Bagi orang yang beragama seharusnya menjadikan hati sebagai fokus utama perhatiannya,
bukan akal, sebab ia dekat dengan roh yang suci, dan menjadi penggerak utama
bagi manusia.
Tetapi
kebanyakan orang justru lebih mengutamakan akal daripada hati. Akal dianggap
merupakan alat utama bagi manusia untuk menunjukkan eksistensinya. Pandangan
mereka mendapat justifikasi dari ilmu logika (mantiq) yang memposisikan
akal sebagai pembeda manusia dengan makhluk yang lain.
Pandangan
umum ini biarlah seperti adanya. Tetapi bagi orang yang beragama tentu tetap
harus menomerduakan akal setelah hati. Sebab baik atau buruk manusia sangat
tergantung pada hatinya, sebagaimana penegasan Nabi bahwa ”Di dalam tubuh
manusia terdapat segumpal darah, jika ia baik maka sekujur tubuh akan baik,
tetapi jika ia buruk maka sekujur tubuh akan buruk. Ingat segumpal darah itu
adalah hati.”
Sampai di
sini jelas bahwa kekuatan energi hati akan mampu menandingi dan mengalahkan
kekuatan akal.
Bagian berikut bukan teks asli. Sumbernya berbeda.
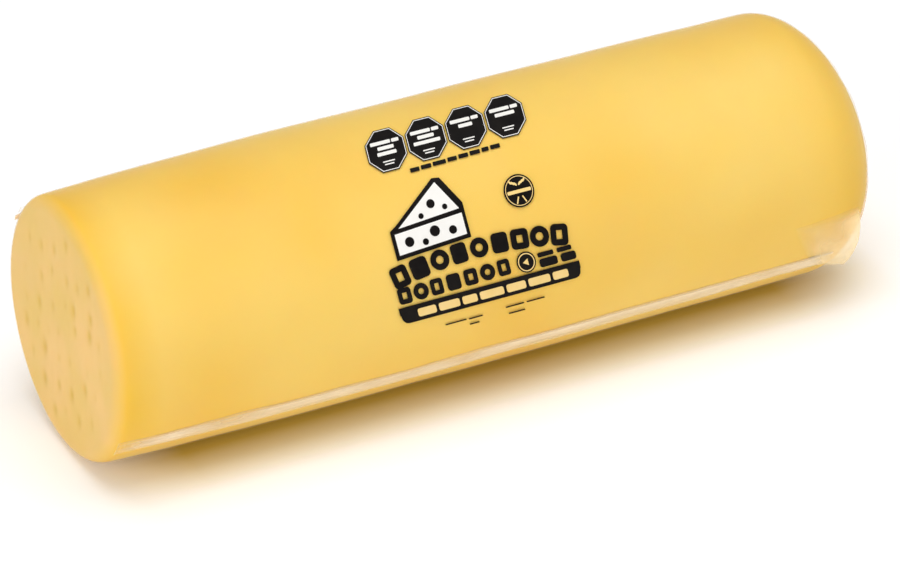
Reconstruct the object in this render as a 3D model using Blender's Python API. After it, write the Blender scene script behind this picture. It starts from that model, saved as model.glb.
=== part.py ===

Terkait dengan karakter buruk manusia misalnya, sangat susah
untuk merubahkanya dengan hanya menggunakan pendekatan akal. Tetapi jika
hatinya dapat ditata maka dengan sendirinya potensi karakter buruk itu tidak
mendapat bagian untuk digunakan.
Belum lagi
efek munafik yang ditimbulkan oleh akal. Contoh yang amat jelas dapat
disaksikan pada tayangan yang mempertontonkan ungkapan bawah sadar seseorang
yang terhipnotis di televisi. Ungkapan bawah sadar yang jujur itu berbeda
seratus delapan puluh derajat dengan ungkapannya di saat dia sadar. Hal ini
terjadi tidak lain karena faktor akal.